The Helix Q5000 well intervention vessel, which came into service in May 2015, quickly secured a string of profitable contracts despite a challenging market, which saw the oil company BP delay the job with which Helix had expected to launch the new vessel.
Helix saw its share price rise more than 70% between September and the start of December, with its shares leaping 30% in a matter of days following the OPEC agreement.
The Helix Q5000 is used to plug and abandon wells that are no longer producing so it has benefitted from the “idle iron” rule brought in by the US Bureau of Safety and Environmental Enforcement in 2010. This puts a five-year limit on how long a well can be left not producing before it must be sealed and decommissioned.
The rule was intended to ensure the removal of the 110 platforms irredeemably damaged when Hurricanes Katrina and Rita swept through the Gulf in 2005, but Helix now expects a wave of new business capping wells at depleted oilfields made uneconomic by lower oil prices.
Heerema hopes that Sleipnir will also benefit from the still-strong decommissioning market, as well as winning jobs from outside the oil and gas industry.
Meeting the needs of the specialist vessel segment often requires suppliers such as Wärtsilä to develop tailored solutions.
Wärtsilä won the Sleipnir deal because its research and development team was able and willing to meet Heerema’s request to develop retractable thrusters, which can be dismounted underwater – an industry first.

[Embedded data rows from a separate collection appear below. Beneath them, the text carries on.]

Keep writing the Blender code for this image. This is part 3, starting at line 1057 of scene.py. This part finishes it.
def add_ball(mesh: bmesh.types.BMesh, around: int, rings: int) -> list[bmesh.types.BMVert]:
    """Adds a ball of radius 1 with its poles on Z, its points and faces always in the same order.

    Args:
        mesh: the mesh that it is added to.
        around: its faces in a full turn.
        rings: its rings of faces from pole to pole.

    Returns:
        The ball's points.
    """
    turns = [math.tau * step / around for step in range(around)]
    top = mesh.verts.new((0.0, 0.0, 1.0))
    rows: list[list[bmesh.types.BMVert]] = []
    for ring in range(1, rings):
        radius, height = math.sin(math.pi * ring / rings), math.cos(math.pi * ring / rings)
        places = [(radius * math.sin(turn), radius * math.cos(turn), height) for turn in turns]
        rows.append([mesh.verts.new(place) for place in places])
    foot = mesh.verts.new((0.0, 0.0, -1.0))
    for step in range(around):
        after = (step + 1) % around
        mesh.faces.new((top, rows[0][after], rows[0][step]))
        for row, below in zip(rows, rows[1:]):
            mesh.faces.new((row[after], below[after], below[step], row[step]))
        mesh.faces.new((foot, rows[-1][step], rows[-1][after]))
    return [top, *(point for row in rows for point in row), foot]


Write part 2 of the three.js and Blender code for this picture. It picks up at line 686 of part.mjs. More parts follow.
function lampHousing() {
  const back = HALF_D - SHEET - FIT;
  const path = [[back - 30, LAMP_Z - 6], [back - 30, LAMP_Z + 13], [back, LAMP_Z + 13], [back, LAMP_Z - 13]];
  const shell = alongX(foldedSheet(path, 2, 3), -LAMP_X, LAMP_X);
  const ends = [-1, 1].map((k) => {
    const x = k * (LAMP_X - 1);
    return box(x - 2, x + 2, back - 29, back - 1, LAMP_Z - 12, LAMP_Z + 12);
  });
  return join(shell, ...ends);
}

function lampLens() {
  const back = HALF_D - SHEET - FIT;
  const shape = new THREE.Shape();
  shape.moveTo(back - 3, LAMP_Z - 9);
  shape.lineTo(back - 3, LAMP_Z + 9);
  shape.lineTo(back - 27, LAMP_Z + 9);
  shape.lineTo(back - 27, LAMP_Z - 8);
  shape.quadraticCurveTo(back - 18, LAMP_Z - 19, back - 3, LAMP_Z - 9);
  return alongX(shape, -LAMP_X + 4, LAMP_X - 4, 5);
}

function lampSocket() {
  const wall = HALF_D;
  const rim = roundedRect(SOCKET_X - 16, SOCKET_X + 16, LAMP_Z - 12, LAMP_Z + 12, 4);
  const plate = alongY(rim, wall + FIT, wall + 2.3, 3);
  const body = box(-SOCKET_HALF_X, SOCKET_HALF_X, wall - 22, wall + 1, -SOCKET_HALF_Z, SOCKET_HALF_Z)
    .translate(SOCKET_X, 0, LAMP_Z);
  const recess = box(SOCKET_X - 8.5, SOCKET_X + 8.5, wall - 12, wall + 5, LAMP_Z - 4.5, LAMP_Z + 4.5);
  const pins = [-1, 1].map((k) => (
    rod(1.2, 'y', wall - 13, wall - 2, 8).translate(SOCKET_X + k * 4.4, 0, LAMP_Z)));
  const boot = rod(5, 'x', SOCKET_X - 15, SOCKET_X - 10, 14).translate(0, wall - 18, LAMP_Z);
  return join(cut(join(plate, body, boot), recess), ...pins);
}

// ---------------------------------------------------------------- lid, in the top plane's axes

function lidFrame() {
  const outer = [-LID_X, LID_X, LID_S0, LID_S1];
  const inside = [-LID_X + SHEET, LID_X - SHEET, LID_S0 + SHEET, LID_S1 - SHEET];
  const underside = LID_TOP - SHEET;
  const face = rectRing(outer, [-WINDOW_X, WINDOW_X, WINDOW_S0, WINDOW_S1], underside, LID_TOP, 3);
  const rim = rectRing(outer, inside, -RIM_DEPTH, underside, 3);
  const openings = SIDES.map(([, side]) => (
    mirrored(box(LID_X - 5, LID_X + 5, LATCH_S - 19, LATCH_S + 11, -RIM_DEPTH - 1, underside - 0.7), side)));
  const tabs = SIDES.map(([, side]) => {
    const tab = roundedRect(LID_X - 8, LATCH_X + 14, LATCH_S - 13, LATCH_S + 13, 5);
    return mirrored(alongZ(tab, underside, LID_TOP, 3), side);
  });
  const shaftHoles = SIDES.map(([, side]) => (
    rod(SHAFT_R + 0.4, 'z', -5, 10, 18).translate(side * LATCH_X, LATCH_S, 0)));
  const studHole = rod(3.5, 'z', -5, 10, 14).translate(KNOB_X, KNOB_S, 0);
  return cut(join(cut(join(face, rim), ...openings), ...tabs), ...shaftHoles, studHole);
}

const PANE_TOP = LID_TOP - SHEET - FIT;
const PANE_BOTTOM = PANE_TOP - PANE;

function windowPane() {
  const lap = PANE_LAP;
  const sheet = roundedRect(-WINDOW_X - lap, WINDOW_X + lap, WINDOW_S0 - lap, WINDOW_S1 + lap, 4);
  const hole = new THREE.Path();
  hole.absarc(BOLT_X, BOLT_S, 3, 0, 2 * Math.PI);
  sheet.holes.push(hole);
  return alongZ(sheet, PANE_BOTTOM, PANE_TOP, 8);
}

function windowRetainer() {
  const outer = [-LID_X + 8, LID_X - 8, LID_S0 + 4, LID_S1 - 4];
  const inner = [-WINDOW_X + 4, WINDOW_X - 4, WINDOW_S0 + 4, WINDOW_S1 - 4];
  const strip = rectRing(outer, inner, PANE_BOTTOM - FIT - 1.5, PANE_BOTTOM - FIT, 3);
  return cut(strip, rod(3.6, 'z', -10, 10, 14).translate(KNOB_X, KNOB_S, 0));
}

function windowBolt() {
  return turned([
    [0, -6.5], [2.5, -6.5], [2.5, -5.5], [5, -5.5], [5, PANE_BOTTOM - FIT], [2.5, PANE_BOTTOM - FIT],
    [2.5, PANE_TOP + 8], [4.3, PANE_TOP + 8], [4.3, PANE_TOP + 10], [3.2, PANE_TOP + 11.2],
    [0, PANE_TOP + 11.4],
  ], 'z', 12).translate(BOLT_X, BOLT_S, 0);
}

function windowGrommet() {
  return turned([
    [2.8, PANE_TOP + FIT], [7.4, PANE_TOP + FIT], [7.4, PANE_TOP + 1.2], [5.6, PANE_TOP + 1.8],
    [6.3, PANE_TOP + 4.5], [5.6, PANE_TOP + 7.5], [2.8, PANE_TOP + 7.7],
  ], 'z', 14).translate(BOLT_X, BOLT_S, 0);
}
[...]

It won the Q5000 deal because it gave Helix almost unlimited access to its hydrodynamics experts in The Netherlands, convincing them that its downward thrusters were the most efficient solution.
Fariello said that the full lifecycle support and excellent hydrodynamic performance, with tilted gearboxes that reduce interaction losses, also helped win the Helix deal.
Wärtsilä also has been involved in one of the few ongoing projects to build new deepwater semi-submersible rigs: the construction of two rigs of the Frigstad D90 design, by China International Maritime Containers Group and the Norwegian offshore company Frigstad.
In a sign of just how tentative the recovery for the offshore is, however, Frigstad in December exited the project, selling out to its Chinese partner.
Helix has also delayed delivery of its new Helix Q7000 well intervention rig from June 2017 until the end of 2018, showing that even specialist service companies are being cautious.
Fariello hopes that the OPEC agreement, together with the election of the pro-energy Donald Trump, could push Helix to bring delivery forward into this year.
He also expects the new safety regulations imposed in the US Gulf, following the 2010 Deepwater Horizon disaster, to force some offshore companies to invest in new equipment.
But many offshore companies are not in a financial position to invest, while others built too much capacity in the boom.
According to Haynes and Boone, a Houston law firm, no fewer than 109 North American oil services companies had filed for Chapter 11 bankruptcy between the start of 2015 and October 2016. There also has been a string of bankruptcies among Norwegian and UK oil services firms.
Fariello believes it will take until well into 2017 and even 2018 for those companies who do have the resources to have enough faith in the oil price recovery to start sanctioning large investments. For those with “a hangover from their construction programme during the go-go times,” the delay could be longer.
“The offshore guys really want USD 60 to USD 65 consistently and not just as a one-time blip,” he says. “Things are now so new and so fresh that we've still got some time to see how it will really go.”
But at least the offshore services industry is at last seeing some following wind, even if it is still not yet plain sailing.